What generally comes to mind for most people is a group of creatives coming together to create plans to sell, sell, sell! Most of us imagine the colourful “out-there” characters walking businesses that we remember as studying the more creative subjects in university.

But all that is slowly changing…

A bit more than creativity is needed in this quickly evolving and forever changing global community. The marketer of the future is data-savvy, an information and research guru while being a social media maven. The ability to be analytical is becoming more important than just packaging things to look good.

The biggest priority is now the ability to understand what the customer is saying through all the information that they are giving through all interactions with brands. The question simplifies to: “Are brands listening?”

An example of something that we, as customers are communicating to the many brands vying for all our attention is this: We are not as rational as we would like to think we are…
Butch Rice, a respected market research professional, summed this up best in three sentences that he spoke at the recent South African Market Research Association’s 2013 Conference by saying:
“We don’t know why we do what we do. We don’t know what we are going to do, before we do it. We don’t know what we have done once we have done it.”
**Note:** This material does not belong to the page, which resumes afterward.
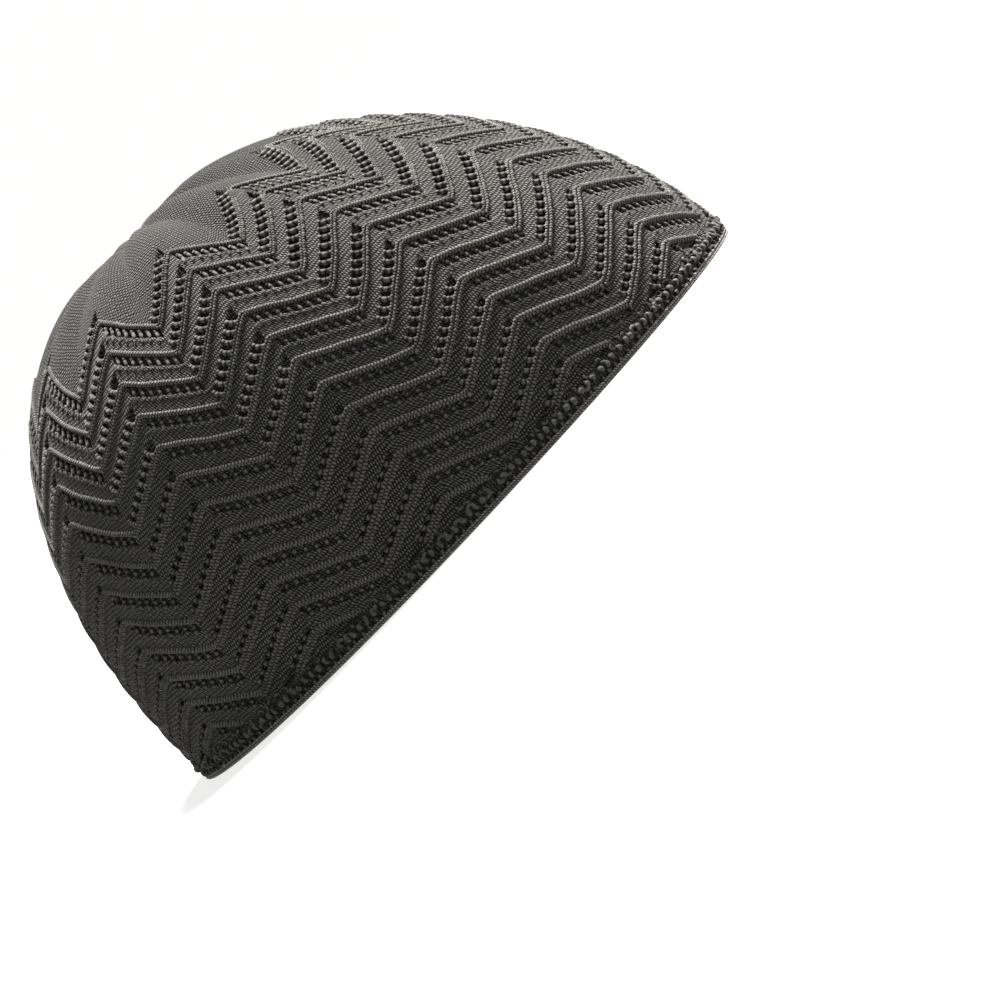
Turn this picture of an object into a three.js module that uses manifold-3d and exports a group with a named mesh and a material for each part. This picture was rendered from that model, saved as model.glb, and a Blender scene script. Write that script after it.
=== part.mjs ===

Scary stuff, right? What’s even more scary is that this is being confirmed by neuroscience almost daily. In addition there is more and more literature being published by a range of respected authors and academics about this very topic.

Dan Ariely’s “Predictably Irrational” delves into Behavioural Economics and dispels some age-old principles about people being rational (e.g.: How demand will behave when the price is zero).
Actually, truthfully speaking your brain is lazy and takes the easy route to reach conclusions and decisions many times, as opposed to deep rational thought. Daniel Kahneman calls it System 1 and System 2 thinking, with System 1 running things most times through an automatic, quick and almost involuntary approach.

Don’t believe me? How many people do you know who build a robust comparative spread sheet before purchasing a car? Or is the decision made in that moment that the brand you love releases a new model that looks amazing and just seems to “speak to you”?
Another example? Which smartphone are you a die-hard fan of; Apple, Samsung, Nokia? Was that based on a detailed comparison of all the features of the phone with every repurchase of that brand being driven by features that consistently outdo the competition in every way?

My own car and smartphone purchases have no spreadsheets to back them up.